This brings us to Herodotus’ ambivalent attitude toward phonetic resemblances between barbarian languages and Greek. Herodotus has his own special sense of the occasional, mysterious transparency of foreign languages.  But he is also critical of the Greeks’ unreflective response to barbarian names and the deafness they display to forms of speech not their own. To the Greek claim that the first king of Cyrene was named “Battus” because he stammered (from Greek battarizō), the narrator objects that, on the other hand: “in Libyan battos means ‘king’ (basileus).”  For Herodotus phonetic similarity is not always a guide to correct and complete interpretation, just as irreducible difference does not preclude meaning.
Names as logoi and muthoi
The Greek denominations Pyretos and Makistios illustrate the tendency to make a name say something about its object—to turn an onoma into a logos.  The substitution of sounds or letters that create these descriptive names is part of a current procedure in the Greek etymologies produced by poets, philosophers, Homeric commentators, Sophists, and other types of critics. Though most of the specific evidence is lost, we still have numerous examples from Homer and Hesiod to the fifth century and beyond.  Most remarkably, in Plato’s Cratylus Socrates treats his interlocutors to a long agonistic display of etymologies in which he outdoes contemporary practitioners at their own game.  The etymologist’s work consists in relating a proper name or common noun to other words so as to discover the name’s deep content.  This may produce unexpected results and often requires slight (or not so slight) phonetic changes of the Poretos/Pyretos kind, as when Plato’s Socrates derives the name Atreus from the adjective ateros ‘ruinous’. 

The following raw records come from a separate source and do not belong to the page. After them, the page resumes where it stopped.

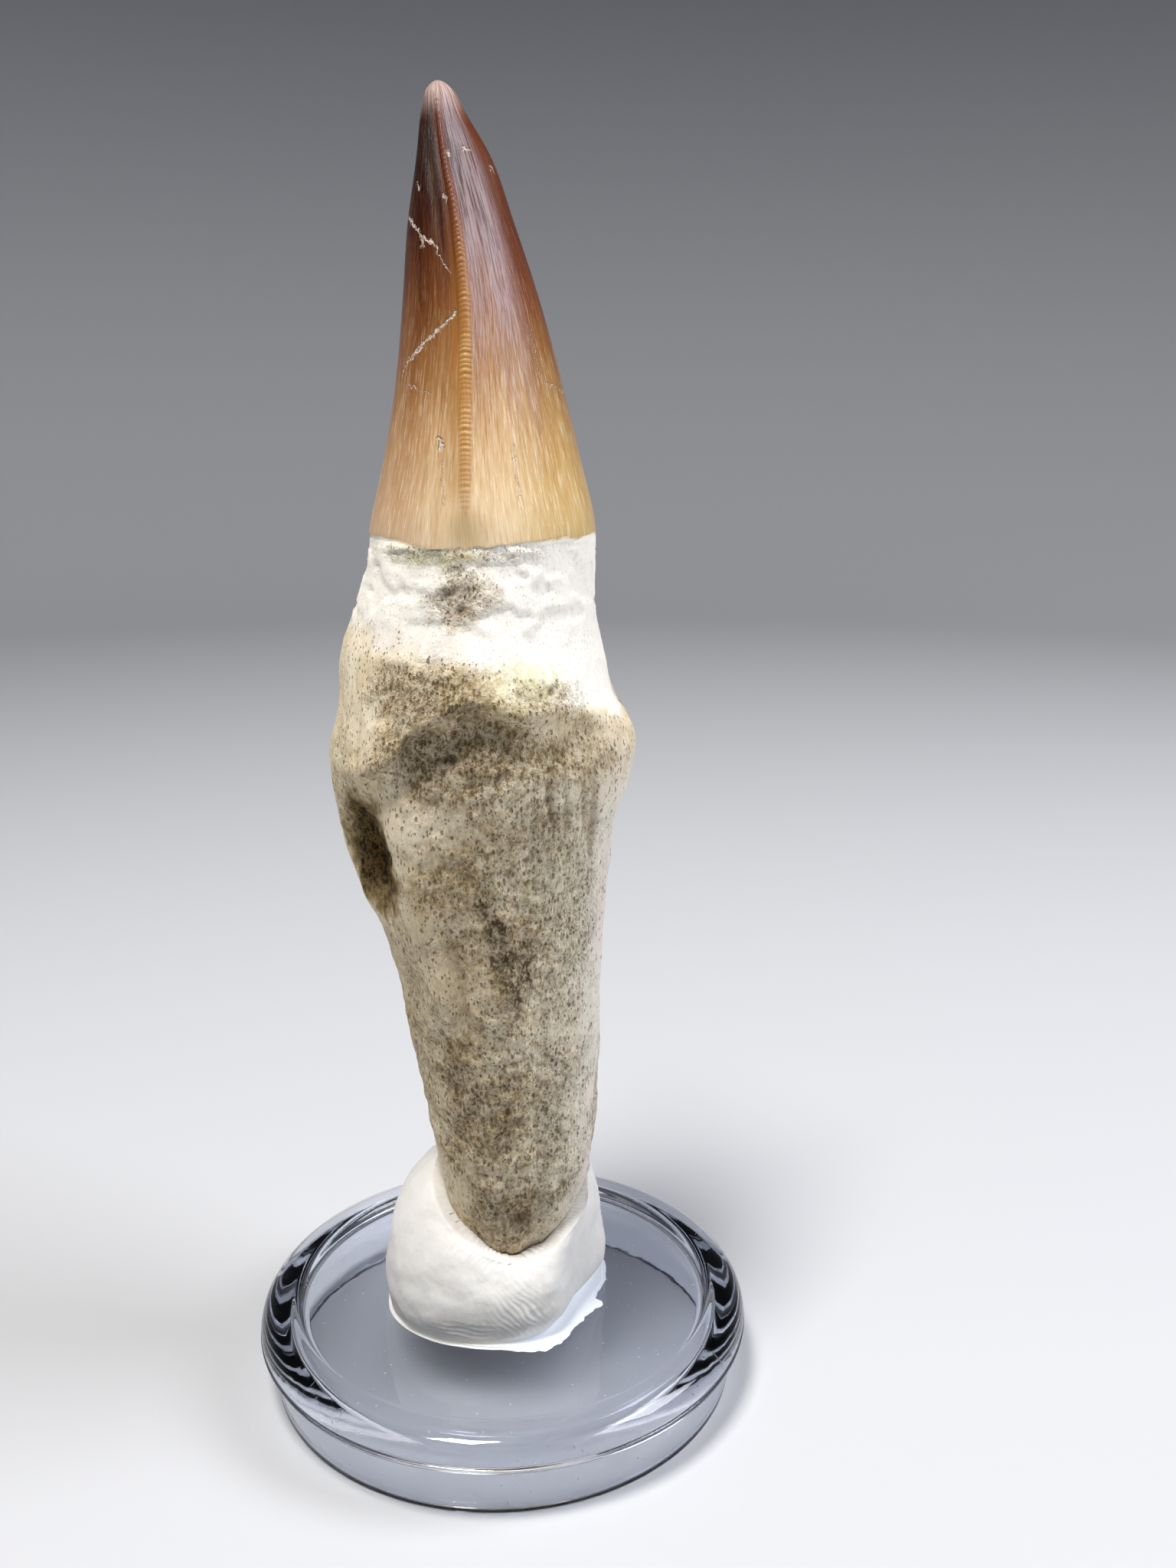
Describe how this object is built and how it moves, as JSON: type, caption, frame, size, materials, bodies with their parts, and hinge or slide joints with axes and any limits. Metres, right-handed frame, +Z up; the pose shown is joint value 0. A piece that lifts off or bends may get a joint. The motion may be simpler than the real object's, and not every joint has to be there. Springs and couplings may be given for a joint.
{
  "type": "fossil mosasaur tooth on a display foot",
  "caption": "Fossil marine reptile tooth with a glossy brown enamel crown and a pale pitted root, held upright in putty on a clear round lid.",
  "frame": {"origin": "middle of the circle on which the lid's skirt stands", "axes": "+Z up along the tooth towards its tip, -Y towards the side with the front cutting edge, +X to the right in the picture"},
  "size_m": [0.04, 0.04, 0.0996],
  "materials": {
    "fossil_tooth": "glossy amber to mahogany enamel crown with fine lengthwise streaks and pale cracks, over a matte cream root with brown specks and open pores",
    "ivory_putty": "soft ivory putty, matte with a faint sheen, finger marked",
    "clear_plastic": "clear moulded polystyrene with a faint blue tint at its edges"
  },
  "bodies": {
    "root": {"tooth": "fossil_tooth", "mounting_putty": "ivory_putty", "display_disc": "clear_plastic"}
  },
  "joints": []
}
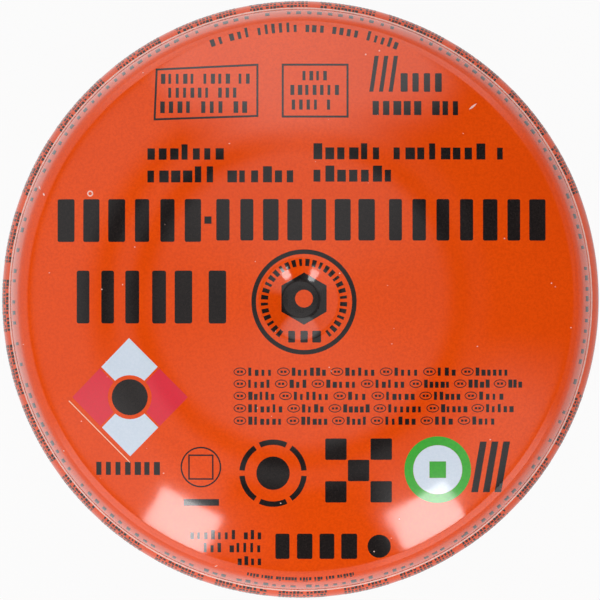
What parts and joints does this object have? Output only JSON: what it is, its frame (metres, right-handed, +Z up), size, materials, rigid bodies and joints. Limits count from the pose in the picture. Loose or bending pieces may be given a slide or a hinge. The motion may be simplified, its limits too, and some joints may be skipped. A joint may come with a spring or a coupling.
{
  "type": "pierceable gas cartridge",
  "caption": "Sealed round gas cartridge with a domed top, a dished middle for piercing, a rounded shoulder and a seamed foot.",
  "frame": {"origin": "middle of the foot, on the surface that the cartridge stands on", "axes": "+Z up along the axis of the cartridge, out of the domed top"},
  "size_m": [0.09, 0.09, 0.076],
  "materials": {
    "lacquered_tinplate": "gloss",
    "bare_tinplate": "satin",
    "printed_ink": "gloss"
  },
  "bodies": {
    "root": {"canister": "lacquered_tinplate"}
  },
  "joints": []
}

Herodotus’ familiarity with the etymologizing activity of his time is clear when he derives the Greek or “Ancient Pelasgian” word theoi from the root -θε- (the-) ‘to settle’ (2.52.1). The Cratylus contains many etymologies of this sort.  As far-fetched as they may seem to us, they were designed to elicit in the audience a retrospective sense of recognition and discovery as well as admiration for the ingenuity of the speaker, who was able to reveal the inner meaning of words.  Herodotus, however, mainly etymologizes barbarian names for which he does not attempt to exploit a resemblance or relation to Greek:
This spring is located at the border between the ploughmen-Scythians and the Alazones. The name of the spring and of the place whence it flows is in Scythian ( Σκυθιστί ) Exampaios and in Greek (κατὰ … τὴν Ἑλλήνων γλῶσσαν) Sacred Ways.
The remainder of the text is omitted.